Researcher Salma Mousa, a postdoctoral fellow at Stanford’s Immigration Policy Lab and Center for Democracy, Development, and the Rule of Law, drew on the social science “contact hypothesis,” which posits that under the right conditions, cooperative contact between groups can reduce prejudice.

In Iraq under ISIS, Christians were violently driven from their homes and subject to mass atrocities in 2014. As many began to return to their homes between 2016 and 2018, they found their cities ruined. Many Christians believed their Muslim neighbors were complicit in the prior ISIS raids, contributing to intense levels of distrust, support for local self-defense militias, and the potential for a backslide into conflict. Mousa partnered with a local community organization to set up a series of soccer leagues and rigorously evaluate whether intergroup contact could build social cohesion between Christian and Muslim players.

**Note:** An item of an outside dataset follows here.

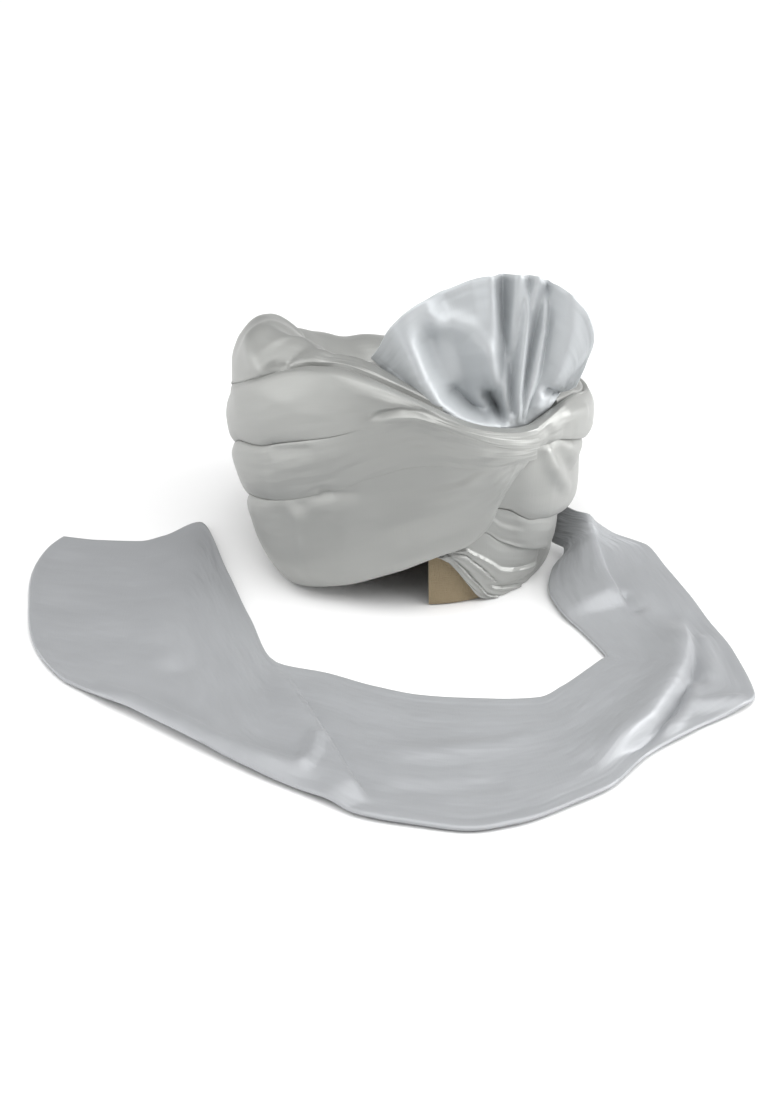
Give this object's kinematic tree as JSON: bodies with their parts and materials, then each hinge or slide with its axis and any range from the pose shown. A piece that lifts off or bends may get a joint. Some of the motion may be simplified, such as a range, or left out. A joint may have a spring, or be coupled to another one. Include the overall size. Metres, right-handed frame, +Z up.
{
  "type": "tied turban",
  "caption": "White satin safa tied over a lining cap, with wound wraps, a puffed roll, an upright pleated fan and a long tail lying round the front on the floor.",
  "frame": {"origin": "middle of the whole part's footprint, turban and tail together, on the floor that the rim and the tail lie on", "axes": "+Z up, -Y towards the front, where the tail lies and the fan faces, +X towards the side where the tail comes out"},
  "size_m": [0.4499, 0.471, 0.2141],
  "materials": {
    "satin": "white satin with a soft sheen, padded and wound",
    "fan_satin": "white satin, stiffened and pleated, one layer",
    "tail_satin": "white satin with a soft sheen, two layers lying on the floor",
    "lining": "matte golden tan lining cloth, stiffened"
  },
  "bodies": {
    "root": {"lining_cap": "lining", "crown_cover": "satin", "top_roll": "satin", "wrap_upper": "satin", "wrap_middle": "satin", "wrap_lower": "satin", "right_fold": "satin", "fan": "fan_satin", "tail": "tail_satin"}
  },
  "joints": []
}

Dr. Mousa monitored attitudes and behaviors over the 10-week league, as well as six months after the league had ended. She found that Christians with Muslim teammates had more open and trusting attitudes toward their Muslim fellow players than those on all-Christian teams. Specifically, they were 26 percentage points more likely to vote for a Muslim player to receive a sportsmanship prize, and 49 percentage points more likely to train with Muslims six months after the league’s end, but these sentiments did not extend to Muslim strangers.

“The players warmed up to each other over time, teams began to bond, and new friendships emerged as a result of the leagues, which helped to create a new norm around the acceptability of inter-religious teams,” Mousa explained. “It also became clear that these friendships were not necessarily equipped to overcome the weight of the ISIS occupation and displacement experience.”

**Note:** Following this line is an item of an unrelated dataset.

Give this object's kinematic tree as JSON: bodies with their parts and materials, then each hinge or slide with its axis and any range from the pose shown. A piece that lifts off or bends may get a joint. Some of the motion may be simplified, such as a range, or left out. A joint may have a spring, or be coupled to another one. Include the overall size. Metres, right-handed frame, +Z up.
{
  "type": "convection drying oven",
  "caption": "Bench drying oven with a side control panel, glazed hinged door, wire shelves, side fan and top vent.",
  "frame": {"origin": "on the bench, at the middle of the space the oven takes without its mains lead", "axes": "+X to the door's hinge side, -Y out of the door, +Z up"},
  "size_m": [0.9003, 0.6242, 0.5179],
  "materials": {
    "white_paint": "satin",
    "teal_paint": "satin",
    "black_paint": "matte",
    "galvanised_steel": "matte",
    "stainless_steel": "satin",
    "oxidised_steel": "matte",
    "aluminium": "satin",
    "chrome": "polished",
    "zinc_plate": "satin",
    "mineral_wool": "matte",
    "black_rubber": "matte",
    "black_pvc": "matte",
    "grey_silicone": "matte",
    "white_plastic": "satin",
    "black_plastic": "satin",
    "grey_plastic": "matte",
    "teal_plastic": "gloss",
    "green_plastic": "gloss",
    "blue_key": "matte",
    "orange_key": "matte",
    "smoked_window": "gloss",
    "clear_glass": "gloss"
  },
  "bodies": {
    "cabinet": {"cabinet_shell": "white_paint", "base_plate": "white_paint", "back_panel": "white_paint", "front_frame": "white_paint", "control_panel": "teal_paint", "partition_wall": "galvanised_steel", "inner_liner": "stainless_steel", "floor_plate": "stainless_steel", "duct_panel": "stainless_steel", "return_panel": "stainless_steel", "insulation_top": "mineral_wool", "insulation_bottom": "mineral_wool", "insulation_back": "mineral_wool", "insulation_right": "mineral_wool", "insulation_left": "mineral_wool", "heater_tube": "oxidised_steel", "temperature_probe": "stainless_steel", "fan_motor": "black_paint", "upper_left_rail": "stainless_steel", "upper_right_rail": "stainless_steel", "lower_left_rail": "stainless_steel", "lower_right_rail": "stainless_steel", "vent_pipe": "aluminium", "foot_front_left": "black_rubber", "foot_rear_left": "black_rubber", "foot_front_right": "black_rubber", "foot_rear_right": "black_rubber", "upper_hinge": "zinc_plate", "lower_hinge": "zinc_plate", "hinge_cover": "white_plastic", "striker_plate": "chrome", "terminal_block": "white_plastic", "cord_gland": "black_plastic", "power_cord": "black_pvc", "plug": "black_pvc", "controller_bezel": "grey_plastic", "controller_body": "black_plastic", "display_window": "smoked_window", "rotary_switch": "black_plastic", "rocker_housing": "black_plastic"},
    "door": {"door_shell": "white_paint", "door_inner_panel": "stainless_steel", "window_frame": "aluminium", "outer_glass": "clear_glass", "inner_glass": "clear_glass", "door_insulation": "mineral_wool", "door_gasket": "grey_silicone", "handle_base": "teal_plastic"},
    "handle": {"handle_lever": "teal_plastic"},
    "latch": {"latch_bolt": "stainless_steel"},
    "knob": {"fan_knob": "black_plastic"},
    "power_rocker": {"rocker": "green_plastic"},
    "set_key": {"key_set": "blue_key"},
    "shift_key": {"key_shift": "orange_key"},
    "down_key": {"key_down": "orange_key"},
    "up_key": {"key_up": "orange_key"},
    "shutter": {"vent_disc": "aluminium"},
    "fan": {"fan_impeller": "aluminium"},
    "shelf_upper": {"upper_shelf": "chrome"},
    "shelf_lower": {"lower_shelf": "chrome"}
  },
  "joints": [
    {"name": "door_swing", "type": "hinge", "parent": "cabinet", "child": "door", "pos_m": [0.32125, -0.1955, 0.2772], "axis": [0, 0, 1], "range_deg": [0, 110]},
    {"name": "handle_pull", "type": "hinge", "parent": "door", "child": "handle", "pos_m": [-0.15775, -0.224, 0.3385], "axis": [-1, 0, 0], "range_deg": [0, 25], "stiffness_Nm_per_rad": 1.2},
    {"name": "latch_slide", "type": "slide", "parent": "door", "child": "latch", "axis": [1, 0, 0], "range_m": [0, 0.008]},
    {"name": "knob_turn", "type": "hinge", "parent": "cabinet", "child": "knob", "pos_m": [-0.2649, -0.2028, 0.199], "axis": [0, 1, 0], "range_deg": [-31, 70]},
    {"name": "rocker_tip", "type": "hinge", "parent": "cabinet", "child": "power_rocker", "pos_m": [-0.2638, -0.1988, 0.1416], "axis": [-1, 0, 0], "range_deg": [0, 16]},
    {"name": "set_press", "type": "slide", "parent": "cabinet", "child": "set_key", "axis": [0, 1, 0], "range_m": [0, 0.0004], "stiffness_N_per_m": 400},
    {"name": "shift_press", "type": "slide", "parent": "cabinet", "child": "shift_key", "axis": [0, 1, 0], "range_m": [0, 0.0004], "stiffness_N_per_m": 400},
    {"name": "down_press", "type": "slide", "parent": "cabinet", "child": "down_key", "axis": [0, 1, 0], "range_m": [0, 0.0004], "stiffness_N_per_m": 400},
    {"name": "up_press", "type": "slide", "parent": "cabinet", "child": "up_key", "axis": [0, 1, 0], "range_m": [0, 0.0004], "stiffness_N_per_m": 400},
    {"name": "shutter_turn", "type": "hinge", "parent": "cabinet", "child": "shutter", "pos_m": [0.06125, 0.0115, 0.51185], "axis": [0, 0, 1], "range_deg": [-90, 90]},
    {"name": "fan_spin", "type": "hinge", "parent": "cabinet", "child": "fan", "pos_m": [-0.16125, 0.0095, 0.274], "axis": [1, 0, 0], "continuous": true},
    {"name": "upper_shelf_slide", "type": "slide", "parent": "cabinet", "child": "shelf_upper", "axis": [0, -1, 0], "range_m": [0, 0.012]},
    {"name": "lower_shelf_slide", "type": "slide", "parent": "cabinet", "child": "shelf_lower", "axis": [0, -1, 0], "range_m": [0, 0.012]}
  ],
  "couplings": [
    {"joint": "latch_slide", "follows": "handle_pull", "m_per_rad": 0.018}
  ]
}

“With nearly 80 million people around the world displaced by violence and conflict, there is an increasing need for evidence on how to rebuild trust and community cohesion,” said Sebastian Chaskel, the Peace & Recovery Program Director at Innovations for Poverty Action, the research and policy non-profit, which along with J-PAL, helped support the study. “This study points to a practical tool to heal the rifts between communities that too often remain in the wake of ethnic conflict,” Chaskel said.

“A challenge with many prior social contact studies has been their inability to measure changes in behaviors and attitudes outside of a lab setting,” said Aprille Knox, Policy Manager of J-PAL’s Crime, Violence, and Conflict sector. “Mousa’s study develops innovative measures for observing behavioral and attitudinal changes both on and off the soccer field, as well as over a longer-term time horizon than many previous studies have been able to observe, adding valuable insights to our understanding of if and how contact works in post-conflict settings.”

Similar evaluations are currently being implemented with NGO partners in Lebanon and Colombia, looking at the role of intergroup contact between Lebanese and Syrian underprivileged youth, as well as between Venezuelan migrants and Colombian natives in Bogota.